Haha Well I am sure it is... However, this is a new vibration and its pretty loud and strong.


----------



## EricSmit (Dec 21, 2016)

Can you get a video of it?


----------



## wolfman312 (Feb 21, 2017)

yes here I just made this


----------



## wolfman312 (Feb 21, 2017)

https://www.youtube.com/watch?v=3Who1pAQYwc


----------



## spacedout (Dec 7, 2010)

I could no hear anything "extra" in the video making noise, but after changing the cabin filter you have to reach down under where the filter goes and make sure no leaves or other debris falls below the filter. If not you will get an annoying rattling as that stuff bounces around under the filter. 

There is allot of suction created by the blower motor, when changing my cabin filter I've found leaves that made it almost past the filter on their own on the front edge were you slide the filter out.

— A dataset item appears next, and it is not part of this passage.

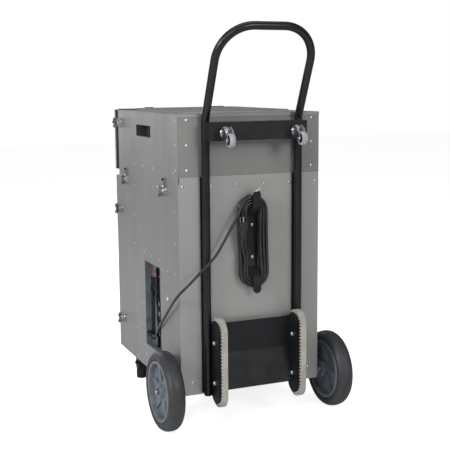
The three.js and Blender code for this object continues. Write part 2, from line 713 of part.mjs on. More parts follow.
function tyre() {
  const { bead, halfWidth, shoulder, crown } = TYRE;
  const half = [
    [RIM_RADIUS, bead], [105, halfWidth], [115, halfWidth], [123, shoulder], [WHEEL_RADIUS, crown],
  ];
  const mirrored = half.map(([radius, across]) => [radius, -across]);
  const section = [...mirrored, ...half.reverse(), mirrored[0]];
  return turned("x", section, [0, 0, 0], 32);
}

// A round foot with a square block above it that reaches up to the casing.
function frontFoot() {
  const { x, y, radius, height, block } = FOOT;
  const sole = rod("z", radius, height, [x, y, height / 2], 16);
  const top = CASE_BOTTOM_Z - GAP;
  return sole.add(box(x - block, x + block, y - block, y + block, height - OVERLAP, top));
}

// ---- casters, about their swivel axis with the crossbar's front face at y = 0 ----
function casterPlate() {
  return rod("y", 24, 3, [0, GAP + 1.5, 0], 20).add(rod("y", 14, 12, [0, 8.8, 0], 16));
}

function casterFork() {
  const { trail } = CASTER;
  const reach = CASTER.wheelY - CROSSBAR.front;
  const leg = [
    [16, 17], [34, 15], [reach + 7, -trail + 9], [reach + 9, -trail], [reach + 5, -trail - 7],
    [reach - 3, -trail - 8], [16, -13],
  ];
  const crown = rod("y", 19, 9, [0, 20, 0], 20);
  const legs = [11, -13.5].map((x) => alongX([...leg].reverse(), x, x + 2.5));
  return joined([crown, ...legs, rod("x", 3.5, 32, [0, reach, -trail], 12)]);
}

function casterWheel() {
  const { radius, halfWidth } = CASTER;
  const section = [
    [4, -halfWidth - 0.6], [8, -halfWidth - 0.6], [8, -halfWidth + 3], [16, -halfWidth + 3],
    [17, -halfWidth], [radius - 2, -halfWidth], [radius, -halfWidth + 3],
    [radius, halfWidth - 3], [radius - 2, halfWidth], [17, halfWidth], [16, halfWidth - 3],
    [8, halfWidth - 3], [8, halfWidth + 0.6], [4, halfWidth + 0.6], [4, -halfWidth - 0.6],
  ];
  return turned("x", section, [0, 0, 0], 18);
}

// ---- latch wings, which turn on their boss ----
function latchWing(y, z) {
  const { bossFace, discRadius, discThick, wingTip, wingHalf, wingThick } = LATCH;
  const face = bossFace + GAP;
  const disc = rod("x", discRadius, discThick, [face + discThick / 2, y, z], 18);
  const half = [
    [wingTip - 3, 0], [wingTip, 0.55 * wingHalf], [wingTip - 4, wingHalf], [face + 3, 0.9 * wingHalf],
  ];
  const below = half.slice(1).map(([x, up]) => [x, z - up]).reverse();
  const above = half.map(([x, up]) => [x, z + up]);
  return disc.add(alongY([...below, ...above], y - wingThick / 2, y + wingThick / 2));
}

// ---- assembly ----
function coolingSection() {
  const group = new THREE.Group();
  piece(group, "base_pan", basePan(), greyPaint);
  piece(group, "lower_left_panel", lowerSidePanel(true), greyPaint);
  piece(group, "lower_right_panel", lowerSidePanel(false), greyPaint).scale.x = -1;
  piece(group, "lower_back_panel", lowerBackPanel(), backPaint);
  piece(group, "lower_front_cover", lowerFrontCover(), greyPaint);
  piece(group, "control_bay", controlBay(), blackPaint);
  piece(group, "power_switch", powerSwitch(), redPlastic);
  piece(group, "drain_fitting", drainFitting(), blackPlastic);
  piece(group, "cord_gland", cordGland(), blackPlastic);
  piece(group, "compressor", compressor(), blackPaint);
  piece(group, "condensate_pump", condensatePump(), blackPlastic);
  piece(group, "drain_pan", drainPan(), aluminium);
  piece(group, "evaporator_coil", coil(-470, -432), aluminium);
  piece(group, "condenser_coil", coil(-420, -382), aluminium);
  for (const [i, place] of ["front", "rear"].entries()) {
    pair(group, `${place}_section_latch`, latchWing(SECTION_LATCH_Y[i], SECTION_LATCH_Z), steel);
  }
  for (const [i, place] of ["high", "low"].entries()) {
    pair(group, `${place}_cover_latch`, latchWing(DOOR_LATCH_Y, LOWER_LATCH_Z[i]), steel);
  }
  return group;
}

function fanSection() {
  const group = new THREE.Group();
  pair(group, "upper_panel", upperSidePanel(), greyPaint);
  piece(
    group,
    "upper_back_panel",
    box(-EDGE_X, EDGE_X, -SHEET, 0, BACK_SEAM_Z + GAP, CASE_TOP_Z - SHEET - GAP),
    backPaint,
  );
  piece(group, "top_grille", topGrille(), greyPaint);
  piece(group, "upper_front_door", upperFrontDoor(), greyPaint);
  piece(group, "filter_frame", filterFrame(), filterFrameFoam);
  piece(group, "air_filter", airFilter(), filterPaper);
  piece(group, "blower_housing", blowerHousing(), aluminium);
  piece(group, "blower_wheel", blowerWheel(), aluminium);
  piece(group, "fan_motor", fanMotor(), blackPaint);
  pair(group, "lift_handle", sideRecess(GRIP), greyPaint);
  pair(group, "door_latch", latchWing(DOOR_LATCH_Y, UPPER_LATCH_Z), steel);
  return group;
}

function storedCord() {
  const group = new THREE.Group();
  piece(group, "cord_wrap", cordWrap(), blackPaint);
  piece(group, "power_cord", powerCord(), cordRubber);
  piece(group, "cord_hank", cordHank(), cordRubber);
  piece(group, "power_plug", powerPlug(), cordRubber);
  return group;
}

function caster(side, name) {
  const group = new THREE.Group();
  const { x, z, wheelY, trail } = CASTER;
  group.position.set(side * x, CROSSBAR.front, z);
  piece(group, `${name}_caster_plate`, casterPlate(), zinc);
  piece(group, `${name}_caster_fork`, casterFork(), zinc);
  const wheel = piece(group, `${name}_caster_wheel`, casterWheel(), casterRubber);
  wheel.position.set(0, wheelY - CROSSBAR.front, -trail);
  return group;
}

function roadWheel(side, name) {
  const group = new THREE.Group();
  group.position.set(side * WHEEL_X, AXLE_Y, WHEEL_RADIUS);
  group.scale.x = side;
  piece(group, `${name}_wheel_hub`, wheelHub(), hubPlastic);
  piece(group, `${name}_tyre`, tyre(), tyreRubber);
  return group;
}

function handTruck() {
  const group = new THREE.Group();
  piece(group, "handle_frame", handleFrame(), blackPaint);
  piece(group, "upper_crossbar", upperCrossbar(), blackPaint);
  piece(group, "lower_cross_plate", lowerCrossPlate(), blackPaint);
  piece(group, "axle", rod("x", AXLE_RADIUS, AXLE_LENGTH, [0, AXLE_Y, WHEEL_RADIUS], 16), steel);
  pair(group, "climber_plate", climberPlate(), blackPaint);
  pair(group, "climber_belt", climberBelt(), beltRubber);
  pair(group, "front_foot", frontFoot(), blackPlastic);
  group.add(caster(1, "left"), caster(-1, "right"));
  group.add(roadWheel(1, "left"), roadWheel(-1, "right"));
  return group;
}

const dehumidifier = new THREE.Group();
dehumidifier.name = "dehumidifier";
dehumidifier.position.y = BACK_PLANE_Y;
dehumidifier.add(coolingSection(), fanSection(), storedCord(), handTruck());

export default dehumidifier;
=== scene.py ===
"""Looks of a commercial dehumidifier on a stair-climbing hand truck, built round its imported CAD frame."""

import math

import bmesh
import bpy
from mathutils import Matrix, Vector


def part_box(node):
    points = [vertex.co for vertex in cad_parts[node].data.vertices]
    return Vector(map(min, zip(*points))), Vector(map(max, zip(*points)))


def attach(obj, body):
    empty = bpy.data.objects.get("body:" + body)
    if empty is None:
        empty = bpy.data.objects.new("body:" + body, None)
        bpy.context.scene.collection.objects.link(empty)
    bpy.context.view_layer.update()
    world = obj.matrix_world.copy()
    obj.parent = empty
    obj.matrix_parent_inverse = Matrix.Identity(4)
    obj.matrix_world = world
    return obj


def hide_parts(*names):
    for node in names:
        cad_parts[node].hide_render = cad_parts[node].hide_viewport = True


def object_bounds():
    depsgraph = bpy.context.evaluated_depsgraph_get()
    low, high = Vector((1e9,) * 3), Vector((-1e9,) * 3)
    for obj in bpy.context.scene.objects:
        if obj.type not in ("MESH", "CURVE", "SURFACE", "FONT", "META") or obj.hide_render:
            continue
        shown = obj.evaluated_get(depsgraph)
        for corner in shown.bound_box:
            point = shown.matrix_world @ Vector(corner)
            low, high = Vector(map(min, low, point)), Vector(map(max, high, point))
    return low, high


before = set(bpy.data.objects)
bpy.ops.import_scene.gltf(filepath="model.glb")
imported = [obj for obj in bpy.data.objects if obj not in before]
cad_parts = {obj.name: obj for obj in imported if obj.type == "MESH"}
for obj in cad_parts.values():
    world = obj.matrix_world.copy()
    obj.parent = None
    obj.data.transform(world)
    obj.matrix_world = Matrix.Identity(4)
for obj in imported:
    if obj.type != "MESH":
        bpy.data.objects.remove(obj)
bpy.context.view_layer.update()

X, Y, Z = Vector((1, 0, 0)), Vector((0, 1, 0)), Vector((0, 0, 1))
ORIGIN = Vector((0, 0, 0))
SIDES = {"left": 1, "right": -1}
PANEL_X, BACK_Y = 0.2435, 0.26  # outer faces of the side and back panels
SEED = 7


def add_object(name, data):
    """A new object in the scene."""
    thing = bpy.data.objects.new(name, data)
    bpy.context.scene.collection.objects.link(thing)
    return thing


def bevel_edges(thing, name, width, angle):
    """Rounds the edges that are sharper than angle, in degrees."""
    bevel = thing.modifiers.new(name, "BEVEL")
    bevel.width = width
    bevel.segments = 2
    bevel.limit_method = "ANGLE"
    bevel.angle_limit = math.radians(angle)
    return bevel


def middle_of(name):
    """The middle of a CAD node's box."""
    low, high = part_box(name)
    return [(a + b) / 2 for a, b in zip(low, high)]


def mirrored(half, *middle):
    """Half a profile, any points on the line of symmetry, and the half's mirror image."""
    return [*half, *middle, *((u, -v) for u, v in reversed(half))]


# Camera.
AZIMUTH, ELEVATION, ROLL = 157.12, 8.65, -0.48  # degrees
CAMERA_PLACE = (1.2124, 2.9226, 1.0837)
LENS, SENSOR_WIDTH = 74.29, 36  # millimetres


def make_camera():
    """The camera stands behind the machine, to its left and a little above it."""
    azimuth, elevation, roll = (math.radians(angle) for angle in (AZIMUTH, ELEVATION, ROLL))
    level = math.cos(elevation)
    back = Vector((math.sin(azimuth) * level, -math.cos(azimuth) * level, math.sin(elevation)))
    right = Z.cross(back).normalized()
    up = back.cross(right)
    turned_right = math.cos(roll) * right + math.sin(roll) * up
    turned_up = -math.sin(roll) * right + math.cos(roll) * up
    data = bpy.data.cameras.new("camera")
    data.lens = LENS
    data.sensor_width = SENSOR_WIDTH
    camera = add_object("camera", data)
    pose = Matrix((turned_right, turned_up, back)).transposed().to_4x4()
    pose.translation = CAMERA_PLACE
    camera.matrix_world = pose
    bpy.context.scene.camera = camera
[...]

If you can use a vacuum to ensure nothing has made it past.


----------



## wolfman312 (Feb 21, 2017)

OK I will give this a shot, thanks I think that may be the issue,


----------



## jblackburn (Apr 14, 2012)

Yeah, I dumped some leaves in my blower cage when I changed the filter. Made a lot of noise until I managed to get a vacuum cleaner nozzle down in there.


----------



## wolfman312 (Feb 21, 2017)

where abouts did you vacuum, once you take the cabin air filter out, below it, or above it.


----------



## jblackburn (Apr 14, 2012)

The blower cage faces up directly below where the filter slots in. Shoved the hose in there and sucked out some leaves.


----------



## NickD (Dec 10, 2011)

Mine was doing this too, with the cabin filter removed, could feel that squirrel cage fan extremely close to the shroud on top. Dropped the blower motor, not hard on this thing and glued on washers between where the blower motor mates with the housing to drop that cage a couple of mm, solved this problem. Reason for gluing, those washers would fall off. 

Seemed to be a better solution than not using top speed. Didn't come this way, started around 30K miles or so. Other little problem under the windshield cowl are too wide openings on either side where debris or even a mouse can enter. Used some of that plastic rain gutter mess, about quarter inch squares with hot glue, to keep this bigger stuff out.

Made it very easy to remove that plastic cowl, held in by those push pin rivets, and old stuff, screws would be rusted and break off. Have to remove the wipers first, but already used a small amount of anti-seize when it was new, came right off. Call this post production work.


----------



## Blasirl (Mar 31, 2015)

wolfman312 said:


> https://www.youtube.com/watch?v=3Who1pAQYwc


What happened to the video? Says you removed it.


----------